The most important part of political work by early nationalist was their economic critique of imperialism. They clearly grasped that the essence of British colonialism lay in subordination of Indian economy to British interests.
The early nationalists vehemently opposed the British attempt to develop India as a supplier of raw materials, market for British goods and a field for investment of foreign capitals. They opposed all forms of economic exploitation like trade, industry and finance.
They constantly wrote and spoke against British role in India’s growing poverty. Naoroji’s ‘Drain of Wealth’ theory exposed British economic exploitation of India. He pointed out the degradation of India’s resources, destablisation of productivity, unemployment and poverty and consequent famines as result of British economic policies.

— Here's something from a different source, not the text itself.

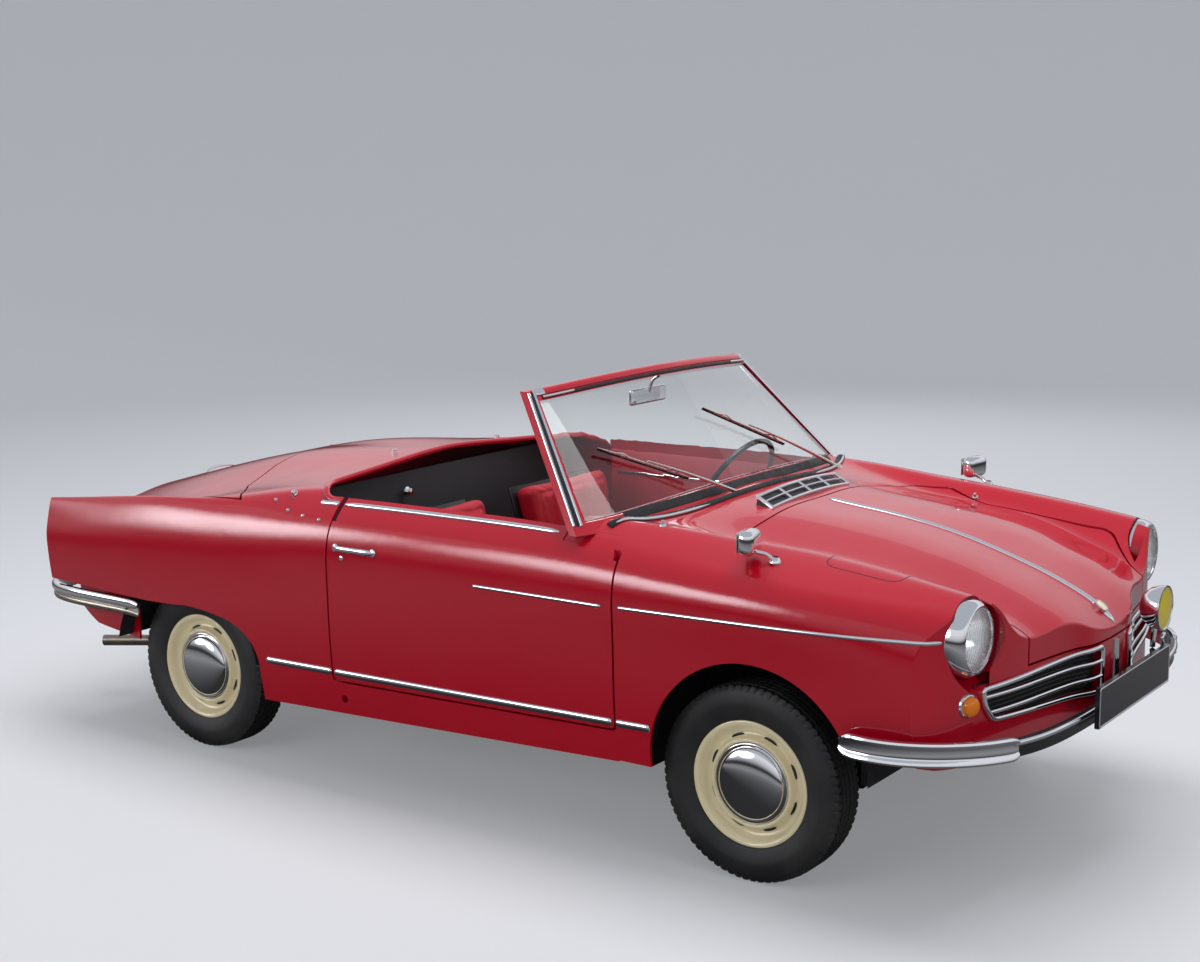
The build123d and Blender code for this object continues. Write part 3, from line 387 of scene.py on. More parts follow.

The early nationalists, in every economic sphere, advocated the lessening and even severance of India’s economic dependence of Britain. They opposed large-scale import of foreign capital and suppression of India Capital in railways and plantations. They popularised all India agitation against abandonment of tariff duties on imports (1875-1880) and imposition of cotton exercise duties (1894-1896). This agitation played a major role in arousing country wide national feeling and in educating the people against British rule in India.
Thus, economic criticism of British policies mirrored the early nationalism in India. Swadeshi and Boycott propagated by early nationalist became effective weapons of political struggle in the later part of mass movements.